Lookit this - a whole forum dedicated to working with leather - this is gonna be my new online home!
I've long wanted to get into creating my own small leather goods and handbags, and as per an earlier post am currently paying off a rather expensive industrial sewing machine with this in mind. Eternally jumping the gun, I've meanwhile been shopping already for leather. There are a good few leather tanners selling hides on ebay, and I've so far bought 4 roo skins and a few cow hides too, including a rather stunning chrome tanned red one that's almost flawless!
I did cross over a couple of seams so that it was 3 and then 4 layers thick, and nada - no go. She just couldn't punch through, I had to handwheel her through the stitches, a pain when I needed both hands free really to position the leather pieces. When we were talking to his Aunt on Skype the other night we all got talking sewing, and I told her of the machine I'm getting. It's 0.75HP.. I did the conversions into watts, and compared it to the Janome's stats on it's power label.. it comes out as 7x more powerful! The Janome is 85W, pretty standard for domestic machine, whereas the 0.75HP Highlead converts to 560W!! Rrrraawwwwrrrr!!! 

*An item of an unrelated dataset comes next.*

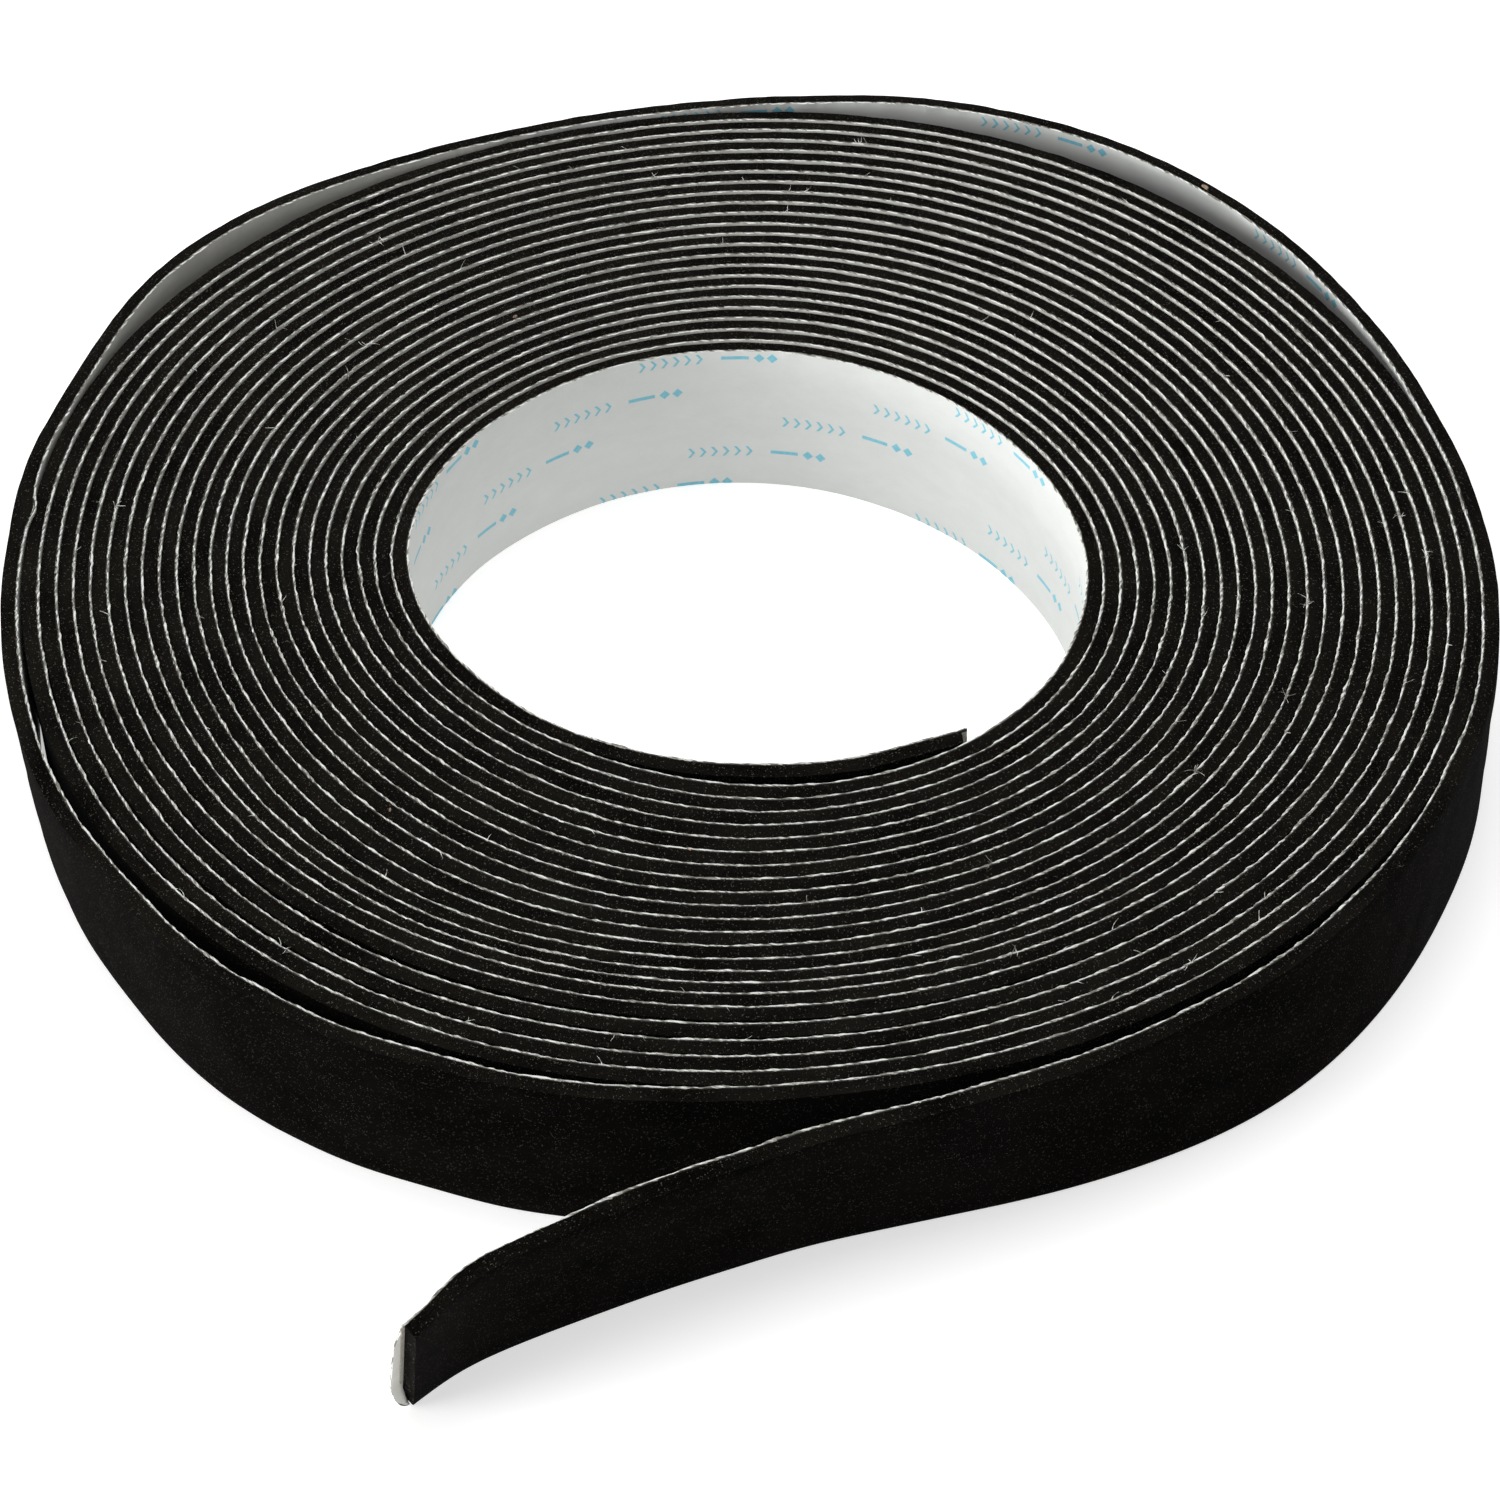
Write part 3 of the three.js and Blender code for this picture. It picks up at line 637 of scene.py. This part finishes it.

Anyway, it'll be awhile yet before I get my Highlead, so in the meantime I'll try a few tips I picked up online and from the Leatherworker Forums. I'm going to have fun going through all the information on those boards, and having read through a few threads I've found everyone seems lovely and genuinely keen to help eachother out. Just as well, given the amount of impending questions I have to ask.....!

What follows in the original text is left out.